24 giugno 2018

Morte, bellezza, ineluttabilità



Lettera d’amore
di Sylvia Plath


Non è facile dire il cambiamento che operasti.
Se adesso sono viva, allora ero morta

anche se, come una pietra, non me ne curavo

e me ne stavo dov’ero per abitudine.

Tu non ti limitasti a spingermi un po’ col piede, no-

e lasciare che rivolgessi il mio piccolo occhio nudo

di nuovo verso il cielo, senza speranza, è ovvio,

di comprendere l’azzurro, o le stelle.

Non fu questo. Diciamo che ho dormito: un serpente

mascherato da sasso nero tra i sassi neri

nel bianco iato dell’inverno-

come i miei vicini, senza trarre alcun piacere

dai milioni di guance perfettamente cesellate

che si posavano a ogni istante per sciogliere

la mia guancia di basalto. Si mutavano in lacrime,

angeli piangenti su nature spente,

Ma non mi convincevano. Quelle lacrime gelavano.

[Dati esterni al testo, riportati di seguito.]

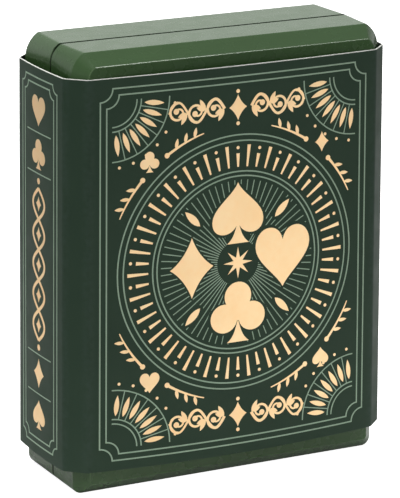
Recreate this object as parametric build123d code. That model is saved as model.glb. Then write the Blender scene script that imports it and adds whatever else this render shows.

Ogni testa morta aveva una visiera di ghiaccio.

E io continuavo a dormire come un dito ripiegato.

La prima cosa che vidi fu l’aria, aria trasparente,

e le gocce prigioniere che si levavano in rugiada

limpide come spiriti. Tutt’intorno giacevano molte

pietre stolide e inespressive,

Io guardavo e non capivo.

Con un brillio di scaglie di mica, mi svolsi

per riversarmi fuori come un liquido

tra le zampe d’uccello e gli steli delle piante

Non m’ingannai. Ti riconobbi all’istante.

Albero e pietra scintillavano, senz’ombra.

La mia breve lunghezza diventò lucente come vetro.

Cominciai a germogliare come un rametto di marzo:

un braccio e una gamba, un braccio, una gamba.

Da pietra a nuvola, e così salii in lato.

Ora assomiglio a una specie di dio

e fluttuo per l’aria nella mia veste d’anima

pura come una lastra di ghiaccio. E’ un dono.


E pensare che-per inciso-questo amore l'ha portata ad uccidersi. A 30 anni.

Non senza prima avere lasciato la colazione ai suoi due bambini che dormivano nella stanza vicina.


Poco prima di morire ha scritto:



Limite (Febbraio 1963, scritta poco prima di morire)



La donna ora è perfetta

Il suo corpo

morto ha il sorriso della compiutezza,

l’illusione di una necessità greca

fluisce nei volumi della sua toga,

i suoi piedi

nudi sembrano dire:

Siamo arrivati fin qui, è finita.

I bambini morti si sono acciambellati,

ciascuno, bianco serpente,

presso la sua piccola brocca di latte, ora vuota.

Lei li ha raccolti

di nuovo nel suo corpo come i petali

di una rosa si chiudono quando il giardino

s’irrigidisce e sanguinano i profumi

dalle dolci gole profonde del fiore notturno.

La luna, spettatrice nel suo cappuccio d’osso,

non ha motivo di essere triste.

E’ abituata a queste cose.

I suoi neri crepitano e tirano.


Ecco cosa (mi) scrive ( su W'app) Valentina Vetri, traduttrice, studiosa d letteratura inglese, amante della letteratura e della poesia ma soprattutto della parola (nonchè mia cognata):
Raramente scriviamo quando siamo felici.
Il linguaggio della poesia è un linguaggio primitivo, immaginifico. Di solito chi ha il dono per questo linguaggio parla di cose che sente, o che vede, che rimandano all'universalità della nostra condizione. La nostra mortalità, il mistero della vita. La poesia cura la nostra mortalità e anche il senso del dolore profondo che accompagna la vita, esponendolo ed esorcizzandolo allo stesso tempo, costringendoci ad attraversarlo.Di base, dietro alla bellezza c'è sempre qualcosa di doloroso. I poeti colgono anche la felicità ma sono anche intrisi della sua caducità.
Noi leggiamo per l'ebbrezza che si prova a pensare: "fratello! Sorella!" quando riconosci le tue stesse parole in qualcuno.